As soon as I started reading the Strange Country by Deborah Coates, I was gone, totally immersed in the story, totally oblivious to my usual ruminations. Strange Country is a sequel to Wide Open and Deep Down. This part mystery, part supernatural fiction novel deals with some of the unfinished business that took place in the earlier storylines, including Death’s proposition to Hallie.

The story opens with Boyd Davies responding to a call about a possible prowler at Prue Stalking Horse’s home. Boyd doesn’t find a prowler, but when he looks around Prue’s home something doesn’t feel right. When they go outside, Prue is shot and killed by a high powered rifle. While searching Prue’s home, investigators find a long dead body and some mysterious stones. The stones are similar to the one carried around by Laddie, an unlucky psychic and a friend to Hallie and Boyd. In the meantime, Beth, Boyd’s sister-in-law and the daughter of Death, shows up at Hallie’s door. And, someone or something is leaving mysterious notes for Hallie, telling her to face her fear. Who murdered Prue? What does her death have to do with events that happened over twenty years ago? What does it have to do with recent supernatural events involving Hallie, Boyd, and others?

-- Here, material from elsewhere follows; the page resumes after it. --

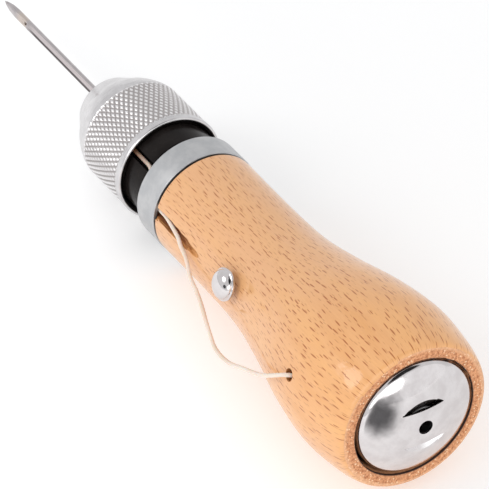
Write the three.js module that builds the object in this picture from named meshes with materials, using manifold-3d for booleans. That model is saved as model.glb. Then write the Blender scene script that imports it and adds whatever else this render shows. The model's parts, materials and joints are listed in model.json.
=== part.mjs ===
// Lock-stitch sewing awl: a turned beech handle that holds a bobbin of waxed thread in its butt,
// a metal ferrule, a moulded chuck with a knurled screw cap, and an eyed needle.
//
// Units are millimetres. The awl is built along its own axis, with s = 0 at the wooden butt face and
// s growing towards the needle point, and is then laid down on the plane z = 0, where it rests on the
// bulge of the handle and on the knurled cap. The needle points along -X, and the origin is under
// the middle of the awl. Angles round the axis are in degrees from straight up, negative towards -Y.

import * as THREE from 'three';
import { mergeVertices } from 'three/addons/utils/BufferGeometryUtils.js';
import Module from 'manifold-3d';

const wasm = await Module();
wasm.setup();

// ---------------------------------------------------------------- driving dimensions

const SIDES = 20; // flats round a turned piece
const FIT_GAP = 0.3; // gap left between pieces that touch

const BULGE_AT = 15; // station of the handle's greatest radius
const BULGE_RADIUS = 18.9;
const WOOD_END = 82; // station of the wooden shoulder behind the ferrule
const NECK_RADIUS = 12.4; // wood behind the ferrule
const BORE_RADIUS = 13.65; // bobbin bore in the butt
const BORE_DEPTH = 29;
const TENON_RADIUS = 11.3; // wood inside the ferrule
const TENON_END = 86.5;

const FERRULE_RADIUS = 12.6;
const FERRULE_WALL = 1;
const FERRULE_END = 89.35;

const SPIGOT_RADIUS = 7.3; // chuck tail glued into the handle
const SPIGOT_END = 61.5;
const CHUCK_NECK_RADIUS = 9.6;
const CHUCK_THREAD_RADIUS = 10.9;
const CHUCK_THREAD_START = 91;
const CHUCK_FRONT = 113.2;
const THREAD_SLOT_WIDTH = 2.2;
const THREAD_SLOT_ANGLE = -46.4;
const THREAD_SLOT_FLOOR = 9.2;

const CAP_RADIUS = 12.5;
const CAP_MOUTH = 97.15;
const CAP_KNURL_END = 112.5;
const CAP_FRONT = 124;
const CAP_NOSE_RADIUS = 7.2;
const CAP_BORE_RADIUS = 11.4;
const CAP_BORE_END = 113.8;

const NEEDLE_RADIUS = 1;
const NEEDLE_TAIL = 95;
const NEEDLE_POINT = 172;
const EYE_AT = 161.1;
const EYE_LENGTH = 1.6;
const EYE_WIDTH = 0.7;
const EYE_SIDE = -78; // angle of the needle's eye
const GROOVE_SIDE = -92; // angle of its long groove

const POST_AT = 51; // tension post
const POST_ANGLE = -68.5;
const POST_SHANK_RADIUS = 1.5;
const POST_HEAD_RADIUS = 3.5;
const POST_HEAD_SEAT = 14.2; // distance of the head's underside from the awl's axis
const POST_HEAD_HEIGHT = 2.3;

const SIDE_HOLE_AT = 18.5; // hole the thread leaves the bobbin bore by
const SIDE_HOLE_ANGLE = -71.3;
const SIDE_HOLE_RADIUS = 1.5;

const DOME_RADIUS = 13.3; // bobbin
const DOME_CROWN = -4;
const DOME_CROWN_CURVE = 24;
const DOME_EDGE_CURVE = 1.9;
const DOME_SKIRT_END = 2;
const DOME_SHEET = 0.6;
const DOME_HOLE_RADIUS = 1.6;
const LOUVRE_OFFSET = 4.4;
const LOUVRE_LENGTH = 9.5;
const LOUVRE_WIDTH = 0.8;
const FLANGE_RADIUS = 12.4;
const FLANGE_THICKNESS = 0.8;
const INNER_FLANGE_AT = 27;
const CORE_RADIUS = 4.2;
const CORE_WALL = 0.8;
const WINDING_RADIUS = 9.6;

const THREAD_DIAMETER = 0.95;

// ---------------------------------------------------------------- materials

function finish(color, roughness, metalness) {
  return new THREE.MeshStandardMaterial({ color, roughness, metalness });
}

const beech = finish(0xe9b88b, 0.35, 0);
const zinc = finish(0xb4b6b8, 0.45, 0.9);
const aluminium = finish(0xcfcbcb, 0.3, 0.95);
const polishedSteel = finish(0xd8d4d4, 0.12, 1);
const needleSteel = finish(0xb9b4b4, 0.3, 1);
const brass = finish(0xc8a75a, 0.35, 1);
const nylon = finish(0x24201f, 0.35, 0);
const waxedThread = finish(0xf0dccb, 0.7, 0);

// ---------------------------------------------------------------- helpers

// A point at station s, at an angle from straight up and at a radius from the axis.
function around(s, angle, radius) {
  const turn = THREE.MathUtils.degToRad(angle);
  return new THREE.Vector3(radius * Math.cos(turn), radius * Math.sin(turn), s);
}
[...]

Strange Country renews my love of the Taylor County Series --I had loved Wide Open, but had been disappointed with Deep Down-- The rural settling and the characters are almost laid back, yet the plot surges forward. The plot just melts like chocolate or a spoonful of ice-cream, easily creating an immediate experience. While the novel ends with a sense of completion, it keeps open the possibility of more secrets that might lurk in Taylor County or in the lives of Boyd or Hallie.